Once Earth became more habitable, the descendants of the common ancestor fanned out. They spread across the seafloor, growing into lush microbial mats and reefs. Continents swelled up, and early organisms moved ashore, forming crusts and varnishes. Along the way they evolved new ways to feed and grow. Some bacteria and archaea consumed carbon dioxide and used iron or other chemicals from deep-sea vents as a source of energy. They built up a supply of organic carbon that other microbes began to feed on.
E. coli may descend from those ancient scroungers. Its ancestors certainly could not have been living inside humans 3 billion years ago, or inside any other animal for that matter. Some of E. coli’s closest living relatives (a group collectively known as gamma-proteobacteria) offer some clues to what E. coli’s ancestors might have been doing then. Some eat oil that oozes from cracks in the seafloor. Others li
ve on the sides of undersea volcanoes, where they glue themselves to passing bits of proteins. E. coli may have acquired its metabolism from such carbon-scrounging ancestors.
E. coli’s complex social life—forming biofilms, waging wars with colicins, and so on—may have also had its origins in free-living ancestors in the ocean. Aquatic microbes today have intensely social lives, living mainly in biofilms rather than floating alone as individuals.
About 2.5 billion years ago, the ancestors of E. coli were rocked by a planetwide catastrophe: oxygen began to build up in the atmosphere. To us oxygen is essential to life, but on the early Earth it was poison. Initially the planet’s atmosphere was a smoggy mix of molecules, including heat-trapping methane produced by bacteria and archaea. Free oxygen was rare, in part because the molecules rapidly reacted with iron and other elements to form new molecules. Life changed the planet’s chemistry when some bacteria evolved the ability to capture sunlight. They gave off oxygen as waste, and after 200 million years it began to build up in the atmosphere. Unless an organism can protect itself, oxygen can be lethal. Thanks to its atomic structure, oxygen is eager to attack other molecules, wresting away atoms to bond with. The new oxygen-bearing molecules can roam through a cell, wrecking DNA and other molecules they encounter.

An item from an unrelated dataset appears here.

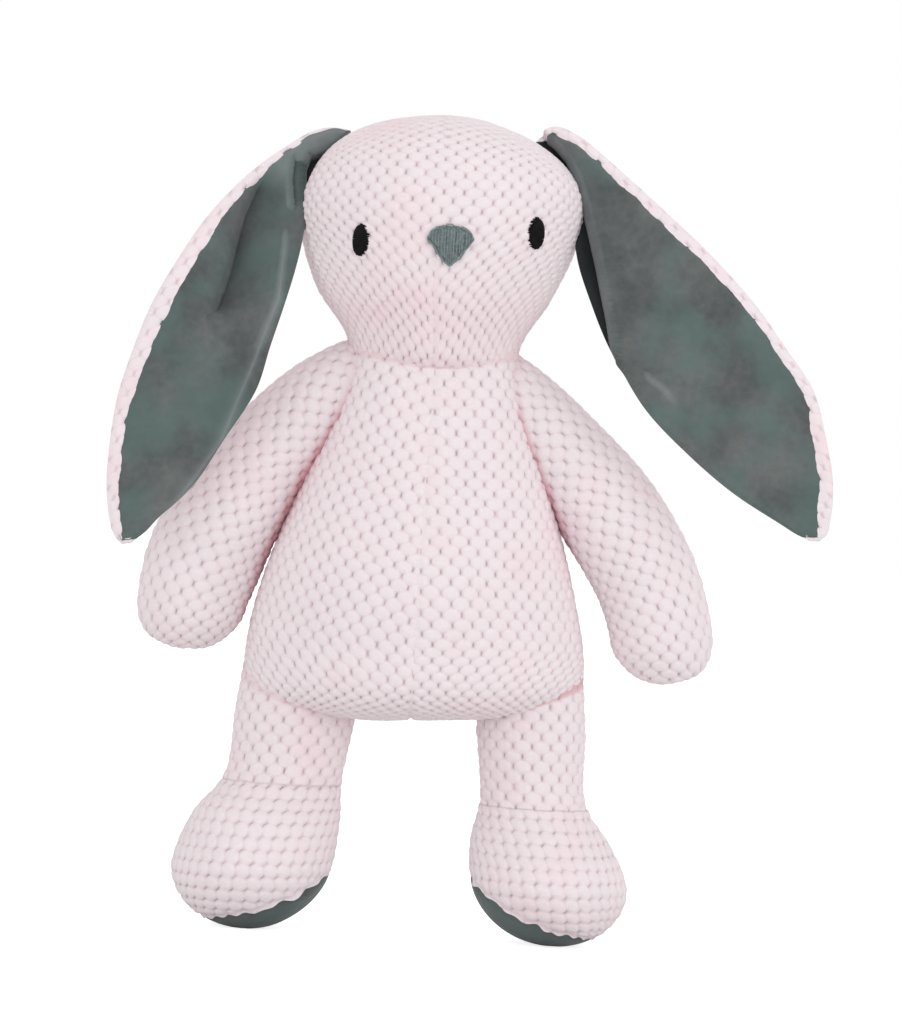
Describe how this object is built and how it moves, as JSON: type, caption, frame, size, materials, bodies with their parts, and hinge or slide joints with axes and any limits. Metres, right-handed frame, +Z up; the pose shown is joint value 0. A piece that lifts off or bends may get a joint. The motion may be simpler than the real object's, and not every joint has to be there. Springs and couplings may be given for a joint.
{
  "type": "stuffed bunny rabbit",
  "caption": "Plush rabbit with a round head, long hanging ears lined in grey velour, a pear-shaped body, soft limbs and embroidered eyes and nose.",
  "frame": {"origin": "on the floor, at the middle of the box round the toy, its hanging ears included", "axes": "+Z up through the head, -Y the way the face looks, +X the toy's own left"},
  "size_m": [0.3058, 0.1065, 0.3513],
  "materials": {
    "plush": "pale pink plush pressed into rows of small puffed cells",
    "velour": "short-pile grey velour with a mottled nap",
    "eye_thread": "black satin-stitch embroidery",
    "nose_thread": "grey satin-stitch embroidery with an outline run",
    "stuffing": "white polyester fibre filling"
  },
  "bodies": {
    "torso": {"torso_front_left": "plush", "torso_front_right": "plush", "torso_back_left": "plush", "torso_back_right": "plush", "torso_stuffing": "stuffing"},
    "head": {"face_left": "plush", "face_right": "plush", "head_back": "plush", "head_stuffing": "stuffing", "eye_left": "eye_thread", "eye_right": "eye_thread", "nose": "nose_thread"},
    "ear_left": {"ear_left_back": "plush", "ear_left_lining": "velour"},
    "arm_left": {"arm_left_front": "plush", "arm_left_back": "plush", "arm_left_stuffing": "stuffing"},
    "leg_left": {"leg_left": "plush", "foot_left_upper": "plush", "foot_left_sole": "velour", "leg_left_stuffing": "stuffing"},
    "ear_right": {"ear_right_back": "plush", "ear_right_lining": "velour"},
    "arm_right": {"arm_right_front": "plush", "arm_right_back": "plush", "arm_right_stuffing": "stuffing"},
    "leg_right": {"leg_right": "plush", "foot_right_upper": "plush", "foot_right_sole": "velour", "leg_right_stuffing": "stuffing"}
  },
  "joints": [
    {"name": "neck_turn", "type": "hinge", "parent": "torso", "child": "head", "pos_m": [-0.01774, 0.0022, 0.256], "axis": [0, 0, 1], "range_deg": [-50, 50], "stiffness_Nm_per_rad": 0.12},
    {"name": "ear_left_raise", "type": "hinge", "parent": "head", "child": "ear_left", "pos_m": [0.02276, 0.0012, 0.347], "axis": [0, -1, 0], "range_deg": [0, 105]},
    {"name": "ear_right_raise", "type": "hinge", "parent": "head", "child": "ear_right", "pos_m": [-0.05824, 0.0012, 0.3435], "axis": [0, 1, 0], "range_deg": [0, 105]},
    {"name": "arm_left_raise", "type": "hinge", "parent": "torso", "child": "arm_left", "pos_m": [0.01926, 0.0022, 0.249], "axis": [0, -1, 0], "range_deg": [0, 75], "stiffness_Nm_per_rad": 0.02},
    {"name": "arm_right_raise", "type": "hinge", "parent": "torso", "child": "arm_right", "pos_m": [-0.05474, 0.0022, 0.249], "axis": [0, 1, 0], "range_deg": [0, 75], "stiffness_Nm_per_rad": 0.02},
    {"name": "hip_left_swing", "type": "hinge", "parent": "torso", "child": "leg_left", "pos_m": [0.03226, 0.0032, 0.07], "axis": [-1, 0, 0], "range_deg": [-30, 75], "stiffness_Nm_per_rad": 0.8},
    {"name": "hip_right_swing", "type": "hinge", "parent": "torso", "child": "leg_right", "pos_m": [-0.06774, 0.0032, 0.07], "axis": [-1, 0, 0], "range_deg": [-30, 75], "stiffness_Nm_per_rad": 0.8}
  ]
}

For the first billion and a half years of life, the planet had been mercifully free of the oxygen menace. And then, 2.5 billion years ago, oxygen levels rose tenfold. The oxygen revolution may have driven many species extinct, while others found refuge in places where oxygen levels remained low—deep inside mudflats, for example, or at the bottom of the ocean. But some species, including the ancestors of E. coli, adapted. They acquired genes that protected them from oxygen’s toxic effects. Once shielded, their metabolism evolved to take advantage of oxygen, using it to get energy out of their food far more efficiently than before. Today E. coli can still switch back and forth between its ancient oxygen-free metabolism and its newer network, depending on how much oxygen it senses in its environment.